Gradient-based Sampling for Class Imbalanced Semi-supervised Object Detection

TL;DR

This work comprehensively study the class imbalance problem for SSOD under more challenging scenarios, thus forming the first experimental setting for class imbalanced SSOD (CI-SSOD), and proposes a simple yet effective gradient-based sampling framework that tackles the class imbalance problem from the perspective of two types of confirmation biases.

Abstract

Current semi-supervised object detection (SSOD) algorithms typically assume class balanced datasets (PASCAL VOC etc.) or slightly class imbalanced datasets (MS-COCO, etc). This assumption can be easily violated since real world datasets can be extremely class imbalanced in nature, thus making the performance of semi-supervised object detectors far from satisfactory. Besides, the research for this problem in SSOD is severely under-explored. To bridge this research gap, we comprehensively study the class imbalance problem for SSOD under more challenging scenarios, thus forming the first experimental setting for class imbalanced SSOD (CI-SSOD). Moreover, we propose a simple yet effective gradient-based sampling framework that tackles the class imbalance problem from the perspective of two types of confirmation biases. To tackle confirmation bias towards majority classes, the gradient-based reweighting and gradient-based thresholding modules leverage the gradients from each class to fully balance the influence of the majority and minority classes. To tackle the confirmation bias from incorrect pseudo labels of minority classes, the class-rebalancing sampling module resamples unlabeled data following the guidance of the gradient-based reweighting module. Experiments on three proposed sub-tasks, namely MS-COCO, MS-COCO to Object365 and LVIS, suggest that our method outperforms current class imbalanced object detectors by clear margins, serving as a baseline for future research in CI-SSOD. Code will be available at https://github.com/nightkeepers/CI-SSOD.
Paper Structure (13 sections, 11 equations, 4 figures, 5 tables)

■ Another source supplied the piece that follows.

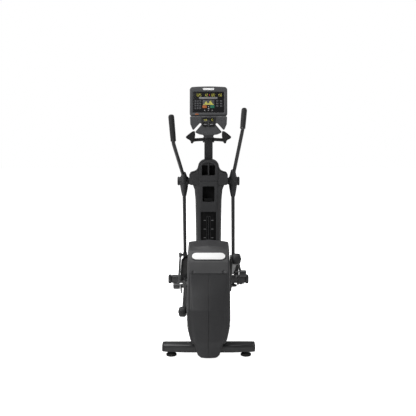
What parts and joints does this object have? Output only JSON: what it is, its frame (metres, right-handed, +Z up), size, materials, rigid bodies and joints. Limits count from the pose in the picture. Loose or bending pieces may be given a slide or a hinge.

This paper contains 13 sections, 11 equations, 4 figures, 5 tables.

Figures (4)

  • Figure 1: Differences of our proposed CI-SSOD with respect to other related object detection tasks. "CI-SSOD" represents class imbalanced SSOD. "Majority" and "Minority" represent the majority and minority classes respectively.
  • Figure 2: Overview of our proposed gradient-based sampling framework. Our framework consists of three main modules, namely the Gradient-based Reweighting (GbR) module, the Gradient-based Thresholding (GbT) module and the Class-rebalancing Sampling (CrS) module. The GbR module dynamically optimizes a set of graident-based linear equations to obtain the class-wise balancing weights $[w_1, ..., w_{n+1}]$. The GbT module guided by the class-wise balancing weights then performs adaptive thresholding to obtain class balanced pseudo labels from $\boldsymbol{D}_u$. The CrS module performs image-level data resampling on $D_u$ with respective to the confidence and thresholds from GbT. Our method is agnostic to all SSOD methods.
  • Figure 3: Comparison of precision and recall of pseudo labels in Soft teacher baseline and our proposed method. Our method generates more pseudo labels for minority classes while preserving the precision of all classes, thus achieving more balanced total detection performance.
  • Figure 4: Sample distributions scaled by log10 of all classes in original dataset v.s. our proposed sub-task. (a) COCO v.s. COCO sub-task; (b) Object365 v.s. MS-COCO $\rightarrow$ Object365 sub-task; (c) LVIS v.s. LVIS sub-task. Note that the 'class index' is sorted by class frequency and does not correspond to the actual class number.